Step inside 'El Chapo' Guzmán's secret hideout »
Guzmán was transferred back to Altiplano after his recapture, and his legal team has filed numerous motions to halt an extradition process that the Mexican government seems dead set on finishing. ("The cataract of resources presented by Guzmán Loera can delay the process, but not stop it," a government source told El País.)
Guzmán's current wife also joined the fray, decrying his treatment in prison to the media.
The specter of his two escapes remains, however. After his July escape, dozens of officials and officers were arrested in connection with the breakout. The rot was so deep that the few months between his jailbreak and rearrest were probably not enough to root it out.
REUTERS/The Drug Enforcement Administration (DEA)/Handout via Reuters
"It should be remembered, and some of the structural weaknesses of the Mexican prison system are still there ... one of the persons that is being prosecuted for his escape was the head of the federal prison system," Hope added. "This was not just El Altiplano. This was systemic."
These concerns go straight to the top of the Mexican government.
After a power outage at Altiplano in May, Peña Nieto and Interior Minister Miguel Osorio Chong decided to transfer Guzmán under the cover of darkness to a prison outside Ciudad Juarez, an area ostensibly in the control of Guzmán's cartel.
Inside Cefereso No. 9, Guzmán was at one point guarded by 75 agents, while outside, 600 more soldiers and police officers patrolled the perimeter. (One soldier assigned to guard the prison was found dead in June 2016, though it wasn't clear whether it was linked to Guzmán's imprisonment.)
Guzmán - a man whose ill-gotten wealth earned him a place on Forbes' billionaires list and whose cartel once supplied "80% of the heroin, cocaine, marijuana, and methamphetamine - with a street value of $3 billion - that floods the Chicago region each year" - passed his days in solitude, reading "Don Quixote" and "The Purpose Driven Life."
He spoke little; guards and other officials kept their distance, wary of a criminal mastermind who had corrupted, cajoled, and eliminated nearly all the rivals he encountered.
In Sinaloa, his home turf, once forgotten enemies seem to reemerged, emboldened by Guzmán's absence. Factions of the BLO reportedly led a deadly raid on Guzmán's hometown, forcing his mother, who lives there in a mansion he built for her, to flee.
PBS Frontline/Drug Lord: The Legend of Shorty
In the month since his capture, reports have emerged of clashes in Sinaloa state, where Aureliano Guzmán Loera, "El Chapo" Guzmán's brother, and two of "El Chapo" Guzmán's three sons are purportedly engaged in a power struggle, fighting to assume control of a drug-trafficking organization that is thought to stretch from Argentina to the US, and from Asia to Africa and the Middle East.
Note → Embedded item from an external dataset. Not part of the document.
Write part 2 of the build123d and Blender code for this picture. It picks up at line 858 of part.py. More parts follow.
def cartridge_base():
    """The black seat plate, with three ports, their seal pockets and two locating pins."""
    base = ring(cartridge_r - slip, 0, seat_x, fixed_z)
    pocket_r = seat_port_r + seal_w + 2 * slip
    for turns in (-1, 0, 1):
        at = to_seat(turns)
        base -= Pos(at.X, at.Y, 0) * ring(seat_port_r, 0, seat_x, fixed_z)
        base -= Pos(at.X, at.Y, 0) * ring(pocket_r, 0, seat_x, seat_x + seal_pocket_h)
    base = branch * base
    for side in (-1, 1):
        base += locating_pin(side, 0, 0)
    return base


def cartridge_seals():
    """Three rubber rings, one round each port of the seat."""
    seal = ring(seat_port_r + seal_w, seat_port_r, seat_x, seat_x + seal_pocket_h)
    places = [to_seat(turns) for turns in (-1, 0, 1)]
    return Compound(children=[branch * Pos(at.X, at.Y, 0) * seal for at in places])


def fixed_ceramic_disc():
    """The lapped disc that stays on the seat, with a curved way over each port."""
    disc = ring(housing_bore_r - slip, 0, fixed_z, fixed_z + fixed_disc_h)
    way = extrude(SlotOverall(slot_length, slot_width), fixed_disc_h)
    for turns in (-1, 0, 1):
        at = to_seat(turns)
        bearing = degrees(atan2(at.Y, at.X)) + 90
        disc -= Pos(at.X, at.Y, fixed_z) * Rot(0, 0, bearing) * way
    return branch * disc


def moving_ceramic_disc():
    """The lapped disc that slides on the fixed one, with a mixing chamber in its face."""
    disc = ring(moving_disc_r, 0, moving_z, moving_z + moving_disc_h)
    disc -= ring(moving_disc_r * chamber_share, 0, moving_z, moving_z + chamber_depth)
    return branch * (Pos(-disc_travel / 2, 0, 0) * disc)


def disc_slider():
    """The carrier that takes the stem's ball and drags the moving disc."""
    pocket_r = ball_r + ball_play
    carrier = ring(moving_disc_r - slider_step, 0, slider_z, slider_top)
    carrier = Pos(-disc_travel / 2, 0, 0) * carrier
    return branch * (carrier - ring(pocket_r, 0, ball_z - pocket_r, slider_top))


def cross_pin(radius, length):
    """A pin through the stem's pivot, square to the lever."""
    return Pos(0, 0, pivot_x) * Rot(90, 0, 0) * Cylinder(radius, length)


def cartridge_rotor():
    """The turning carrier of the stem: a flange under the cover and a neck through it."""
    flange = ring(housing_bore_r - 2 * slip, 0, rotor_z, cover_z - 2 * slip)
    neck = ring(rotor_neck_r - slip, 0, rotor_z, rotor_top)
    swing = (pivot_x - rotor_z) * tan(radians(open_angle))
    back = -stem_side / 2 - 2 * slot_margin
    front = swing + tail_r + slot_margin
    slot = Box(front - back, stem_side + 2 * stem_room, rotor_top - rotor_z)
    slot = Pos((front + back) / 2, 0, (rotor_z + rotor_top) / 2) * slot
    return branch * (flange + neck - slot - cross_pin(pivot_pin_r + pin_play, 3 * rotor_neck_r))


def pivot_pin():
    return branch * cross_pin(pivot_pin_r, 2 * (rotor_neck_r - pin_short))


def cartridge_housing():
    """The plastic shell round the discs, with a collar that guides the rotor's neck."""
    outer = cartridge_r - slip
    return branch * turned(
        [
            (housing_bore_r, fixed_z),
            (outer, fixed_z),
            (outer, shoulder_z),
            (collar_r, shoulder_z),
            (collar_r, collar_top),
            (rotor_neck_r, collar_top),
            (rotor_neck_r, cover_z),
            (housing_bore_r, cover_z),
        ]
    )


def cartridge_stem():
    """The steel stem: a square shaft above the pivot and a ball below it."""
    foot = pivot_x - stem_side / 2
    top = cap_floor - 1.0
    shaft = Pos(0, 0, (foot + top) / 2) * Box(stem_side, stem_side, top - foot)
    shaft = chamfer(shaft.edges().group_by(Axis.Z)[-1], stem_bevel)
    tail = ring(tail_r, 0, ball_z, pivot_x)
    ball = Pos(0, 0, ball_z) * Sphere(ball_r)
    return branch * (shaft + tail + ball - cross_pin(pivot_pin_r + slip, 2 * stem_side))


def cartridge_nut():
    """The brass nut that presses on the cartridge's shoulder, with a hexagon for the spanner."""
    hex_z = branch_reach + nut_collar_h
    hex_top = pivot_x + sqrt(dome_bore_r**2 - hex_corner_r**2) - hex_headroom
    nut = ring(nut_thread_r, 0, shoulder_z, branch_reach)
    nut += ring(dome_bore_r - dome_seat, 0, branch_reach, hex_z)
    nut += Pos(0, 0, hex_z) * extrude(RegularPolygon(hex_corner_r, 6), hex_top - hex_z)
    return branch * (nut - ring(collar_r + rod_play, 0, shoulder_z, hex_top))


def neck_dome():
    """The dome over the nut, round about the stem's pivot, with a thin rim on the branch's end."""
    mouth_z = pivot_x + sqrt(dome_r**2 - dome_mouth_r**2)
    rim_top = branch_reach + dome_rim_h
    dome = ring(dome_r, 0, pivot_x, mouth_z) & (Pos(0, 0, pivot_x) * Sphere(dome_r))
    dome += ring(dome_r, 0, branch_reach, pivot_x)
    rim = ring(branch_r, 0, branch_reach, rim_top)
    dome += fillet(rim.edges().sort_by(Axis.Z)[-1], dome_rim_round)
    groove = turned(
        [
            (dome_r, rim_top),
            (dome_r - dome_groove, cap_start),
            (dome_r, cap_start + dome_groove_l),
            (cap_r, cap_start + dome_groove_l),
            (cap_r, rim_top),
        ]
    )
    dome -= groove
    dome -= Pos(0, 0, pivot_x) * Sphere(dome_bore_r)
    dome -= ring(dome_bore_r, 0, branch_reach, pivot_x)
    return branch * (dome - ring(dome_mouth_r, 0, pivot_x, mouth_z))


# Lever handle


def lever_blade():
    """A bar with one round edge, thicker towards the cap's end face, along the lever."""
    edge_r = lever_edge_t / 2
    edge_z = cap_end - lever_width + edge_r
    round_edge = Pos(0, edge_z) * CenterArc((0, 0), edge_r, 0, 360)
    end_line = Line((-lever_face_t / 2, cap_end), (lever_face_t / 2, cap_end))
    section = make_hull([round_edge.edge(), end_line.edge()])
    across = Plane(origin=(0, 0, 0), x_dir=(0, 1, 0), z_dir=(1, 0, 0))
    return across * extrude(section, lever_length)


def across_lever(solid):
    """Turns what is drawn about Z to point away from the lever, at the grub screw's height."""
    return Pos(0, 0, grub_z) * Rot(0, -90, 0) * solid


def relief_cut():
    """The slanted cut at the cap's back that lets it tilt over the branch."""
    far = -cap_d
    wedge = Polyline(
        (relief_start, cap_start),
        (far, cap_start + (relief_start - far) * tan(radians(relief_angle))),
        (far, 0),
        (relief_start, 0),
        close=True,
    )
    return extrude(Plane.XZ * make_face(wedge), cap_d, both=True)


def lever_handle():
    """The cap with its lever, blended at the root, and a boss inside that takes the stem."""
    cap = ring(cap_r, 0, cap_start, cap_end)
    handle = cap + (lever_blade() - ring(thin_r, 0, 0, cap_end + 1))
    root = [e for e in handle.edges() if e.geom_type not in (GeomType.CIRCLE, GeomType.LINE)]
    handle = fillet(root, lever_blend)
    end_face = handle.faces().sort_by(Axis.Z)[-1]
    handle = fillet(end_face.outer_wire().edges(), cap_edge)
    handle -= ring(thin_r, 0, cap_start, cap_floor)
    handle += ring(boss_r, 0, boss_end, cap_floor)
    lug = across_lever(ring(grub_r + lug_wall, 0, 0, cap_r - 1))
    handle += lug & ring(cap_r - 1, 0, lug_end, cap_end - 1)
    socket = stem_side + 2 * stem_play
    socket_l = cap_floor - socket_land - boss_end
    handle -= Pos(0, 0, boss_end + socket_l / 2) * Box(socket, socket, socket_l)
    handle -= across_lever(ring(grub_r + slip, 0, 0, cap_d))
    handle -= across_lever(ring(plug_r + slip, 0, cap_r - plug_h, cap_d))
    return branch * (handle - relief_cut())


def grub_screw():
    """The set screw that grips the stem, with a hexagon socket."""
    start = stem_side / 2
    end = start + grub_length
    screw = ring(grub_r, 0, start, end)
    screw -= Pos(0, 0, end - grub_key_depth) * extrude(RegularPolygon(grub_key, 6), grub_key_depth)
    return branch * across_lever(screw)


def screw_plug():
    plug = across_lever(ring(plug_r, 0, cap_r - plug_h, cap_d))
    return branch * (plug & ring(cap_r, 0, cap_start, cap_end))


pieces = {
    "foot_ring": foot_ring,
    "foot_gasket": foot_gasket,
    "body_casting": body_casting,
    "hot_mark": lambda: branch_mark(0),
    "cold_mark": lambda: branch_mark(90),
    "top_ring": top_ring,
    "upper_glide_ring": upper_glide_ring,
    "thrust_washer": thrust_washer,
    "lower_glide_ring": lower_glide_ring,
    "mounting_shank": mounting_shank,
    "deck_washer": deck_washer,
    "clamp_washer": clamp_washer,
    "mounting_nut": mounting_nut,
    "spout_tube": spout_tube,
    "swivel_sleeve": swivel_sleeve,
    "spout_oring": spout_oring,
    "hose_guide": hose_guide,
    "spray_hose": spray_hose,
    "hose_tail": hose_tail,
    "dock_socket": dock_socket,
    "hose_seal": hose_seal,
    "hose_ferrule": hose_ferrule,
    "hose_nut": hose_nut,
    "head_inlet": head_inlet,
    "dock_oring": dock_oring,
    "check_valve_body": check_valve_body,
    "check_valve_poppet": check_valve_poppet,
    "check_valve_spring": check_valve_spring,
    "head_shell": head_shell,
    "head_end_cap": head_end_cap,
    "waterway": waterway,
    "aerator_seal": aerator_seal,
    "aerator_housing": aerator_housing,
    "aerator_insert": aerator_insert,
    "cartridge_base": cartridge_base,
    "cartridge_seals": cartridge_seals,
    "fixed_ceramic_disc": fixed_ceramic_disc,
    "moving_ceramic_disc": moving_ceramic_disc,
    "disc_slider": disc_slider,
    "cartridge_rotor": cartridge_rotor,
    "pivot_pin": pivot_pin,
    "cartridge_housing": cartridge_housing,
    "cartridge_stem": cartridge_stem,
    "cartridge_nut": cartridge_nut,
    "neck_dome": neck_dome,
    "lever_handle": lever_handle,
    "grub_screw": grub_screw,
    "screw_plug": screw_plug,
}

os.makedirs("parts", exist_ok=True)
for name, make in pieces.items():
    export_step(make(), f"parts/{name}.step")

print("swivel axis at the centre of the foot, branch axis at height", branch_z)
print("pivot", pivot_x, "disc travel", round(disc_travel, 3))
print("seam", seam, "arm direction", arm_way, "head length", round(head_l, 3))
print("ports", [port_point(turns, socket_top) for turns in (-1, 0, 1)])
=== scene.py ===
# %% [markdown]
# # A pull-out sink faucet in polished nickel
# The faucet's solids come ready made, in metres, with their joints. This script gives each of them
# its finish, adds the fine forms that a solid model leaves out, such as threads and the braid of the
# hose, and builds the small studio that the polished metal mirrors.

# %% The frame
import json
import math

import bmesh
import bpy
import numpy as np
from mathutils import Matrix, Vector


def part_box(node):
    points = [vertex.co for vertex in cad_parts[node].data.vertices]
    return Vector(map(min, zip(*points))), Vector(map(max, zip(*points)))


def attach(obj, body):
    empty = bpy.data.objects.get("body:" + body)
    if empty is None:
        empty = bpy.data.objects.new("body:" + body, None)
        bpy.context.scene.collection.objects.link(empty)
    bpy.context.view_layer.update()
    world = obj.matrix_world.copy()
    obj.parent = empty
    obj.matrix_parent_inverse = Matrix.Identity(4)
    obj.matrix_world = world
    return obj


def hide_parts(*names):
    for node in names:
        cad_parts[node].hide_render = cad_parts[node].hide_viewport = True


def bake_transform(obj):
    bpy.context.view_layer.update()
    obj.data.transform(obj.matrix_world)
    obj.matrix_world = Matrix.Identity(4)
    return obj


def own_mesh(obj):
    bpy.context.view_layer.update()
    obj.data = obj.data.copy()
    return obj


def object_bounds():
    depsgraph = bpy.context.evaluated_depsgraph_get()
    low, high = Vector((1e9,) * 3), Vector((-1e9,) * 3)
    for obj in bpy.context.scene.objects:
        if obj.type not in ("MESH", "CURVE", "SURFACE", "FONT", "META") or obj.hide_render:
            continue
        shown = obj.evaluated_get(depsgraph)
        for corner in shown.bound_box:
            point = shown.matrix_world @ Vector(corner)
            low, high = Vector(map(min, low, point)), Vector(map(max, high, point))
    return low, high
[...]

External threats have developed as well. The ascendant Jalisco New Generation cartel, formed by what once was a faction of the Sinaloa cartel, has spread its tentacles throughout Mexico over the last few years, challenging the Sinaloa cartel's primacy in Tijuana, a major drug transshipment point, and reportedly in Quintana Roo, home to the crown jewels of Mexico's tourism industry.
The Jalisco cartel, along with the Sinaloa cartel's former allies in the Beltran Leyva Organization, even orchestrated the kidnapping of two of "El Chapo" Guzmán's sons from a restaurant in Puerto Vallarta in August 2016. The sons were released unharmed, but the tension among Mexico's most powerful cartel's doesn't seem to have eased.
For the time being, Sinaloa remains atop Mexico's narco food chain, but the ambitions of the Jalisco New Generation cartel and numerous other criminal organizations of varying sizes and scopes will likely only be emboldened by Guzmán's removal from Mexico's cartel scene.
If reports of conflict within the Sinaloa cartel are true, then those factions will have to settle their differences without Guzmán's influence, and members of the Sinaloa cartel, rival organizations, and figures in the Mexican government involved in the drug trade are now to wonder what details, if any, the erstwhile Sinaloa cartel chief will divulge to his new, permanent captors.